**Instructions for the task:**
Repeat exactly the lines from the line containing "const placemat = new" to the last line of the listing, including both.

**Collected material:**
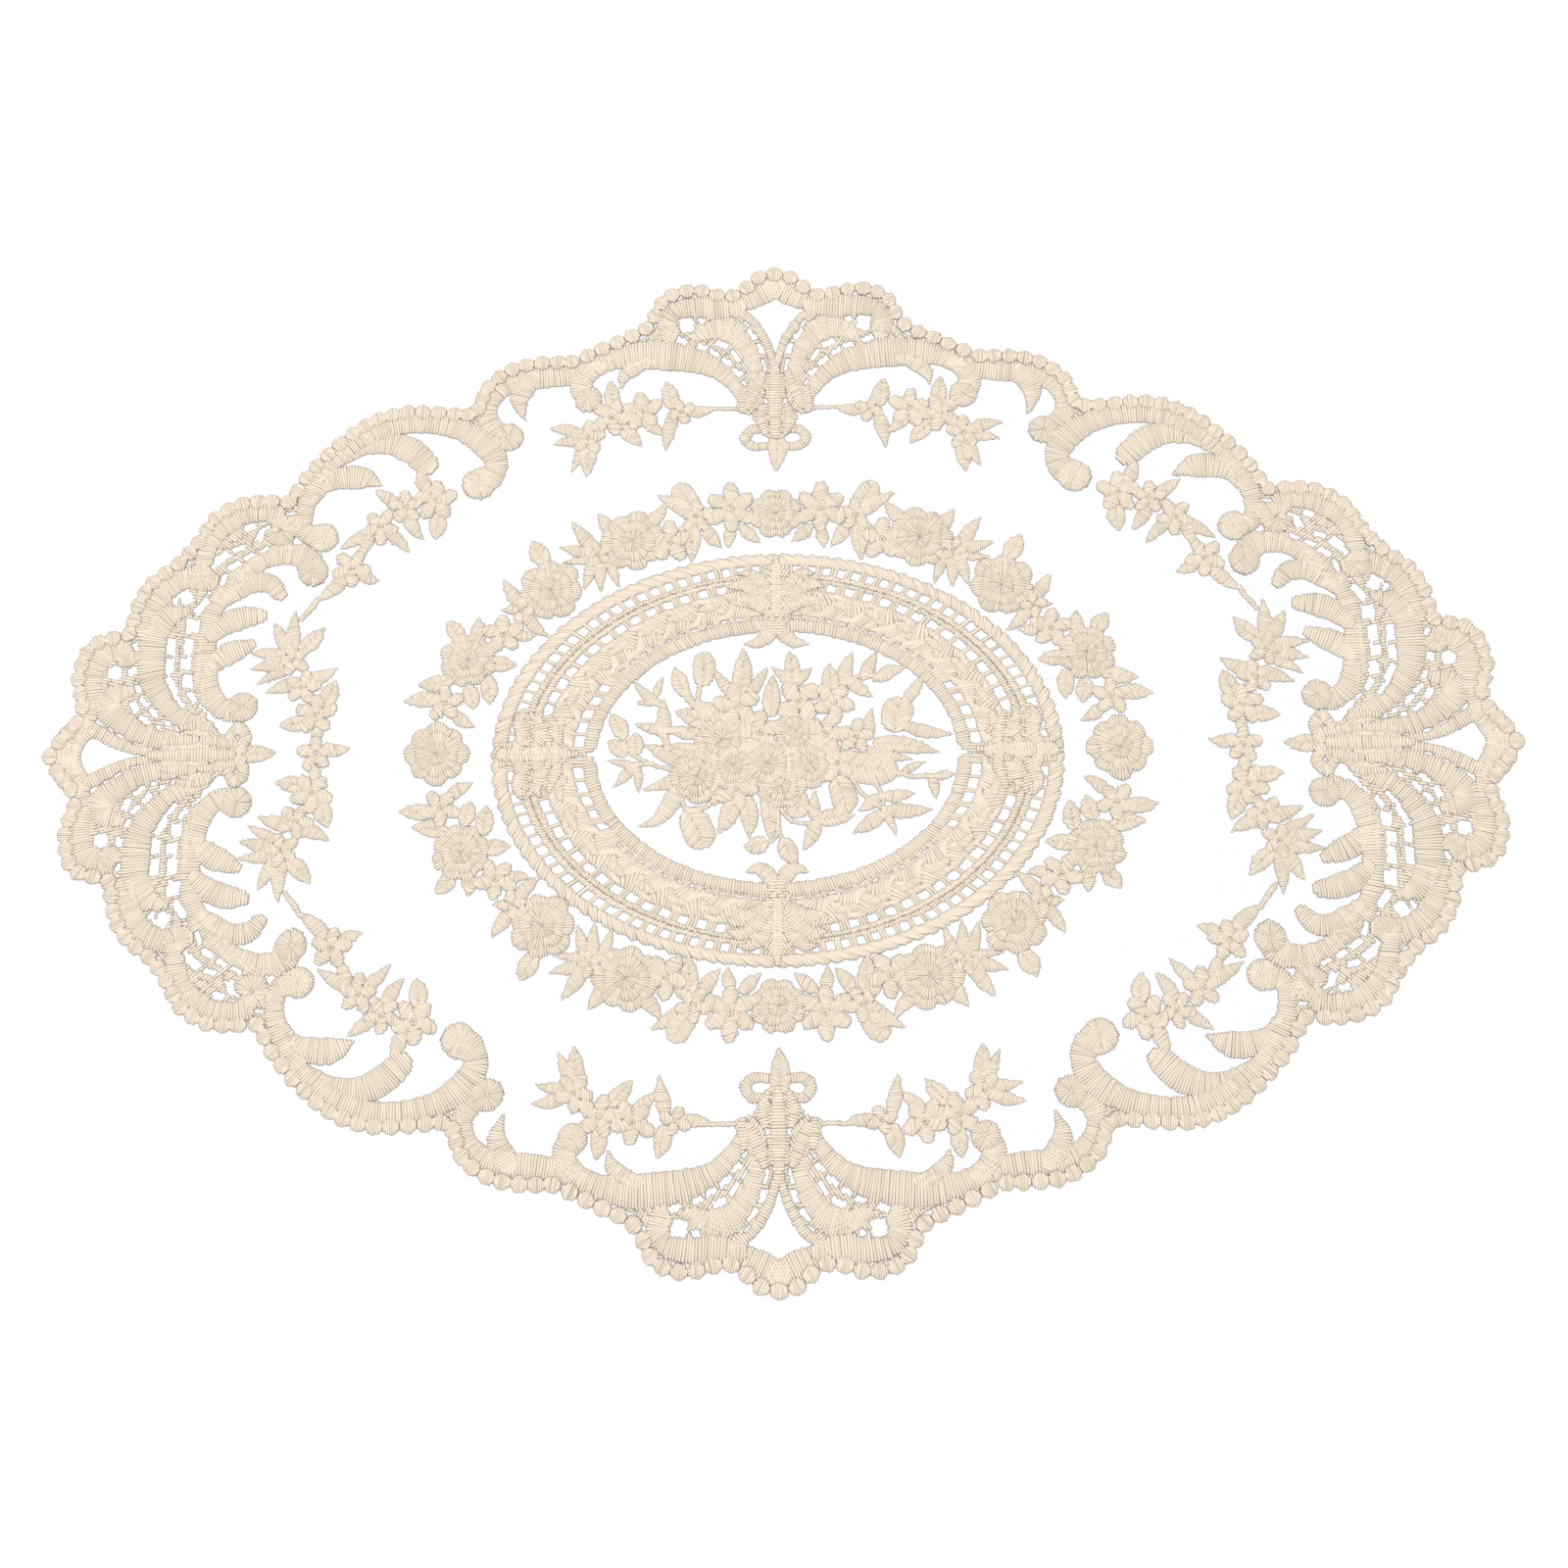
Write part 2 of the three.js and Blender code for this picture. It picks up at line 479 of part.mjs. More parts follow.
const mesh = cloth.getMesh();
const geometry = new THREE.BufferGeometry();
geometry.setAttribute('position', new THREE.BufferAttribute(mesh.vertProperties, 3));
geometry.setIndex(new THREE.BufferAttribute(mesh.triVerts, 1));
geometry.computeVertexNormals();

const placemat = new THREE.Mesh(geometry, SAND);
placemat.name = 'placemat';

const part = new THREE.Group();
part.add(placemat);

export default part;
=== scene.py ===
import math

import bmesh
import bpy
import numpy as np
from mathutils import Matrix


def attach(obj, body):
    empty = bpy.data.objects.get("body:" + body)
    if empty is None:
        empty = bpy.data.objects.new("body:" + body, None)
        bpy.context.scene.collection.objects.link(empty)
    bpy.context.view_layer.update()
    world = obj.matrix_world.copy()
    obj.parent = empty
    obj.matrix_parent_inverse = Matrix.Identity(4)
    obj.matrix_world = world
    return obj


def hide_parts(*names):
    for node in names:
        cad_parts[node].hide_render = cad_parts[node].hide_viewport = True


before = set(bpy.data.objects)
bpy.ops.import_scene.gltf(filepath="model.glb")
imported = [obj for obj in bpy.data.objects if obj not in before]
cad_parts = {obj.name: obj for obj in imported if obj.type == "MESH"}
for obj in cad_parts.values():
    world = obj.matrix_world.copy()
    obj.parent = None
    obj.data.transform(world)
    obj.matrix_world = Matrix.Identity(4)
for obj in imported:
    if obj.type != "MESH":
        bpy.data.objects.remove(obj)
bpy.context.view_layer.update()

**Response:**
const placemat = new THREE.Mesh(geometry, SAND);
placemat.name = 'placemat';

const part = new THREE.Group();
part.add(placemat);

export default part;
=== scene.py ===
import math

import bmesh
import bpy
import numpy as np
from mathutils import Matrix


def attach(obj, body):
    empty = bpy.data.objects.get("body:" + body)
    if empty is None:
        empty = bpy.data.objects.new("body:" + body, None)
        bpy.context.scene.collection.objects.link(empty)
    bpy.context.view_layer.update()
    world = obj.matrix_world.copy()
    obj.parent = empty
    obj.matrix_parent_inverse = Matrix.Identity(4)
    obj.matrix_world = world
    return obj


def hide_parts(*names):
    for node in names:
        cad_parts[node].hide_render = cad_parts[node].hide_viewport = True


before = set(bpy.data.objects)
bpy.ops.import_scene.gltf(filepath="model.glb")
imported = [obj for obj in bpy.data.objects if obj not in before]
cad_parts = {obj.name: obj for obj in imported if obj.type == "MESH"}
for obj in cad_parts.values():
    world = obj.matrix_world.copy()
    obj.parent = None
    obj.data.transform(world)
    obj.matrix_world = Matrix.Identity(4)
for obj in imported:
    if obj.type != "MESH":
        bpy.data.objects.remove(obj)
bpy.context.view_layer.update()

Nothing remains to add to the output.